Kress also addressed concerns that have been circulating on Wall Street. Regarding GPU depreciation, Kress argued that Nvidia's software stack stretches out the lifespan of GPUs due to optimization. She said:

"The long useful life of Nvidia's CUDA GPUs is a significant TCO advantage over accelerators. CUDA's compatibility and our massive installed base extend the life in our systems well beyond their original estimated useful life. For more than two decades, we have optimized the CUDA ecosystem, improving existing workloads, accelerating new ones, and increasing throughput with every software release. Most accelerators without CUDA and Nvidia's time tested and versatile architecture became obsolete within a few years. The A100 GPUs we shipped six years ago, are still running at full utilization today, powered by vastly improved software stack." 
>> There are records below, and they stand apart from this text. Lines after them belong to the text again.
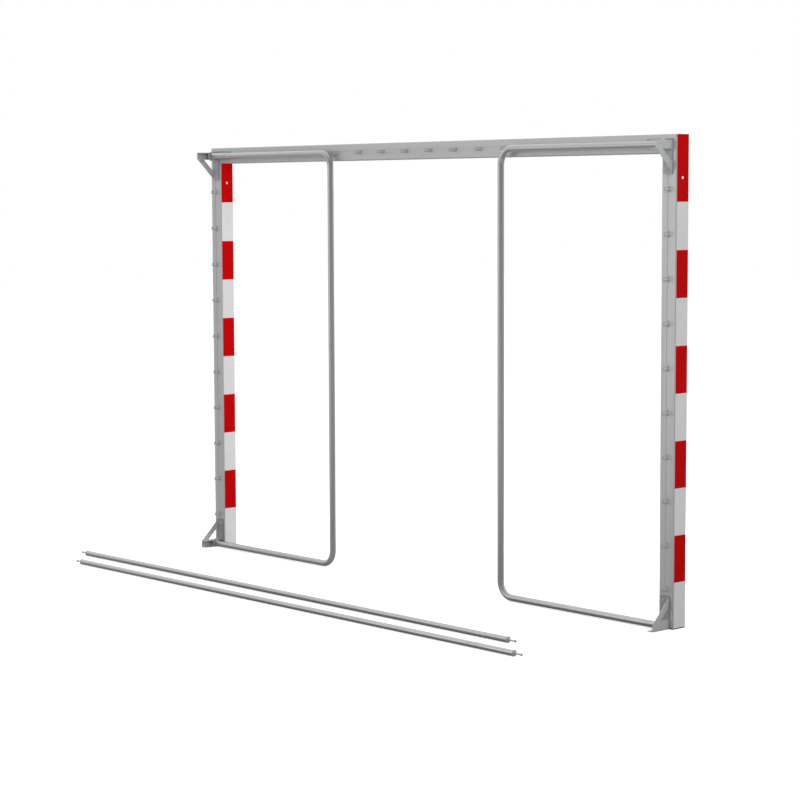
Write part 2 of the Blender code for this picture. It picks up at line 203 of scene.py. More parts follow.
def sweepCircle(name, start, direction, radius, sides, moves):
    # a ring of edges is extruded along each ("run", step) and spun round each
    # ("bend", centre, axis, angle, steps)
    turn = Vector((0, 0, 1)).rotation_difference(Vector(direction)).to_euler()
    bpy.ops.mesh.primitive_circle_add(
        vertices=sides, radius=radius, fill_type="NOTHING", location=start, rotation=turn)
    tube = bpy.context.active_object
    tube.name = name
    applyPlace(tube)
    bpy.ops.object.mode_set(mode="EDIT")
    bpy.ops.mesh.select_mode(type="EDGE")
    bpy.ops.mesh.select_all(action="SELECT")
    for move in moves:
        if move[0] == "run":
            bpy.ops.mesh.extrude_region_move(TRANSFORM_OT_translate={"value": move[1]})
        else:  # spin turns clockwise, so the angle is turned round
            bpy.ops.mesh.spin(steps=move[4], angle=-move[3], center=move[1], axis=move[2])
    bpy.ops.object.mode_set(mode="OBJECT")
    return tube


weld = {
    "ripple": 1.7 * mm,
    "end": 0.45,  # radii of the seam's ends, hollows and crests, as shares of its own
    "hollow": 0.92,
    "crest": 1.06,
    "sides": 10,
}


def weldBead(start, end, radius):
    # a straight seam with the ripples that a welder leaves
    w = weld
    axis = Vector(end) - Vector(start)
    count = max(4, round(axis.length / w["ripple"]))
    step = axis.length / count
    outline = [(w["end"] * radius, 0)]
    for number in range(count):
        outline.append((w["hollow"] * radius, (number + 0.25) * step))
        outline.append((w["crest"] * radius, (number + 0.70) * step))
    outline.append((w["end"] * radius, axis.length))
    return turnPiece("bead", outline, start, axis, w["sides"])


def movedCopy(obj, name, shift):
    copy = obj.copy()
    copy.data = obj.data.copy()
    bpy.context.collection.objects.link(copy)
    copy.name = name
    copy.location = shift
    applyPlace(copy)
    return copy


def finishPiece(obj, name, body, finish, nodes=(), angle=30):
    obj.name = name
    obj.data.name = name
    obj.data.materials.clear()
    obj.data.materials.append(finish)
    makeActive(obj)
    bpy.ops.object.shade_smooth_by_angle(angle=math.radians(angle))
    weighted = obj.modifiers.new("flatFaces", "WEIGHTED_NORMAL")  # wide flat faces stay flat
    weighted.keep_sharp = True
    bpy.ops.object.modifier_apply(modifier=weighted.name)
    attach(obj, body)
    if nodes:
        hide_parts(*nodes)


def linear(hexColour):
    channels = []
    for place in (1, 3, 5):
        value = int(hexColour[place:place + 2], 16) / 255
        channels.append(value / 12.92 if value <= 0.04045 else ((value + 0.055) / 1.055) ** 2.4)
    return (*channels, 1.0)


asColour = {"data_type": "RGBA"}  # for a Mix node of two colours


def setInputs(tree, node, inputs):
    # an input is a number, a colour, a socket to link, or a node whose first output is linked
    for key, value in inputs.items():
        if isinstance(value, bpy.types.Node):
            value = value.outputs[0]
        if isinstance(value, bpy.types.NodeSocket):
            tree.links.new(value, node.inputs[key])
        else:
            node.inputs[key].default_value = value


def addNode(tree, kind, settings=None, inputs=None):
    node = tree.nodes.new("ShaderNode" + kind)
    for key, value in (settings or {}).items():
        setattr(node, key, value)
    setInputs(tree, node, inputs or {})
    return node


def startMaterial(name, roughness=0.5, metallic=0.0):
    made = bpy.data.materials.new(name)
    made.use_nodes = True
    shader = made.node_tree.nodes["Principled BSDF"]
    setInputs(made.node_tree, shader, {"Roughness": roughness, "Metallic": metallic})
    return made, made.node_tree, shader


bumpStrength = 0.10
bumpHeight = 0.2 * mm

profileFinish = {
    "red": ("#C80002", "#C00002"),
    "white": ("#DEDEDE", "#D8D8D7"),
    "scuff": "#8F8A86",
    "bareMetal": ("#CCCCCC", "#D6D5D5", "#C0C0C0"),
    "cornerStripe": 280 * mm,
    "stripe": 200 * mm,
    "roughness": 0.42,
    "paintMirror": 0.04,  # the real coat hardly mirrors
    "bareMirror": 0.7,  # a thin dull film, so the metal mirrors less than new
    "bareEdge": 4.0 * mm,  # the paint stops this far before the rear face
    "wander": 0.2 * mm,  # its edge leaves the straight line by this much
    "blur": 0.3 * mm,  # and is this wide
    "dieLine": 3.2 * mm,  # real lines are under 0.3 mm apart; wider, so that they show
    "dieLineLength": 4.0,
    "broadLine": 55.56 * mm,
    "broadLineLength": 2.0,
    "cloud": 200 * mm,
    "speck": 16.67 * mm,
    "peel": 2.4 * mm,
}


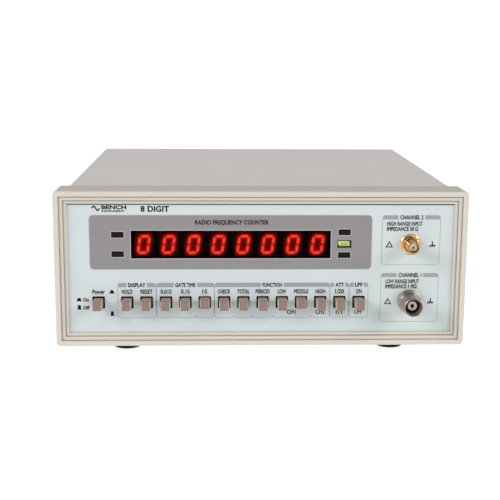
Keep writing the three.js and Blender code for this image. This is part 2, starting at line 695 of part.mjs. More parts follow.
function makeTransformerCoil() {
  const { width, depth, height, limb } = TRANSFORMER;
  const windowWidth = (width - 4 * limb) / 2;
  const outline = roundedRectangle(2 * (limb + windowWidth - GAP), COIL_DEPTH, 3);
  outline.holes.push(rectangle(2 * (limb + GAP), depth + 2 * GAP));
  return alongZ(outline, limb + GAP, height - limb - GAP, 3);
}

const trayTop = COVER_BOTTOM + GAP + SHEET;
place('transformer_core', makeTransformerCore(), FINISHES.steel(),
  TRANSFORMER.x, TRANSFORMER.y, trayTop + GAP);
place('transformer_coil', makeTransformerCoil(), FINISHES.copper(),
  TRANSFORMER.x, TRANSFORMER.y, trayTop + GAP);

// ---- Mains inlet and fuse drawer -------------------------------------------------------------

// The inlet's origin is the middle of its flange's rear face.
function makeInlet() {
  const { width, height, thickness } = INLET_FLANGE;
  const flange = boxBetween([-width / 2, -thickness, -height / 2], [width / 2, 0, height / 2]);
  const body = boxBetween(
    [-INLET_BODY.width / 2, -INLET_BODY.depth, -INLET_BODY.height / 2],
    [INLET_BODY.width / 2, -thickness / 2, INLET_BODY.height / 2],
  );
  const [halfWidth, halfHeight] = [SOCKET.width / 2, SOCKET.height / 2];
  const socket = alongY(polygon([
    [-halfWidth, SOCKET.z - halfHeight], [halfWidth, SOCKET.z - halfHeight],
    [halfWidth, SOCKET.z + halfHeight - SOCKET.corner],
    [halfWidth - SOCKET.corner, SOCKET.z + halfHeight],
    [SOCKET.corner - halfWidth, SOCKET.z + halfHeight],
    [-halfWidth, SOCKET.z + halfHeight - SOCKET.corner],
  ]), -SOCKET.depth, 1);
  const bay = boxBetween(
    [-DRAWER.width / 2 - GAP, -DRAWER.depth - GAP, DRAWER.z - DRAWER.height / 2 - GAP],
    [DRAWER.width / 2 + GAP, 1, DRAWER.z + DRAWER.height / 2 + GAP],
  );
  const radius = INLET_SCREW_HOLE_RADIUS;
  const fixings = [-1, 1].map((side) => new THREE.CylinderGeometry(radius, radius, 10, 12)
    .translate((side * INLET_SCREW_SPACING) / 2, 0, 0));
  return cut(join(flange, [body]), [socket, bay, ...fixings]);
}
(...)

She also defended Nvidia's investments in other AI companies that are also customers. "Our strategic investments represent partnerships that grow the Nvidia CUDA AI ecosystem and enable every model to run optimally on Nvidia everywhere. We will continue to invest strategically while preserving our disciplined approach to cash flow management," she said. 

Huang took on the AI bubble concerns. 

"There's been a lot of talk about an AI bubble. From our vantage point, we see something very different. As a reminder, Nvidia is unlike any other accelerator in that we excel at every phase of AI, from pre training and post training to inference. We are also exceptional at science and engineering simulations, computer graphics, structured data processing to classical machine learning.  

The world is going is undergoing three massive platform shifts at once. The first transition is from CPU general purpose computing to GPU accelerated computing. Secondly, AI is also reached a tipping point and is transforming existing applications while enabling entirely new ones for existing applications. The transition to agentic and physical AI will be revolutionary."

Constellation Research analyst Holger Mueller said:

"Nvidia achieved something remarkable in the quarter. Its data center revenue growth matched the profitability growth of overall Nvidia, a rare feat. It shows that Jensen Huang and team - despite all the growth - are still managing cost. The other key takeaway is that networking is now Nvidia second largest business having solidly overtaken former #1 Gaming."

Huang said on the conference call:

  • "Performance per watt, the efficiency of your architecture is incredibly important. And the efficiency of your architecture can't be brute force. There is no brute forcing about it. Your performance per watt translates directly absolutely directly to your revenues, which is the reason why choosing the right architecture matters so much now. The world doesn't have an excess of anything to squander. And so each generation, our economic contribution will be greater. Our value delivered will be greater but the most important thing is our energy efficiency per watt is going to be extraordinary, every single generation."
  • "One of the areas that is really misunderstood about the hyperscalers is that the investment on Nvidia GPUs not only improves their scale, speed and cost for -- from general purpose computing."
  • "Each country will fund their own infrastructure. And you have multiple countries, you have multiple industries. Most of the world's industries haven't really engaged agentic AI yet, and they're about to. All of those different industries are now getting engaged, and they're going to do their own fundraising. And so don't just look at the hyperscalers as a way to build out for the future. You got to look at the world, you got to look at all the different industries and enterprise computing is going to fund their own industry."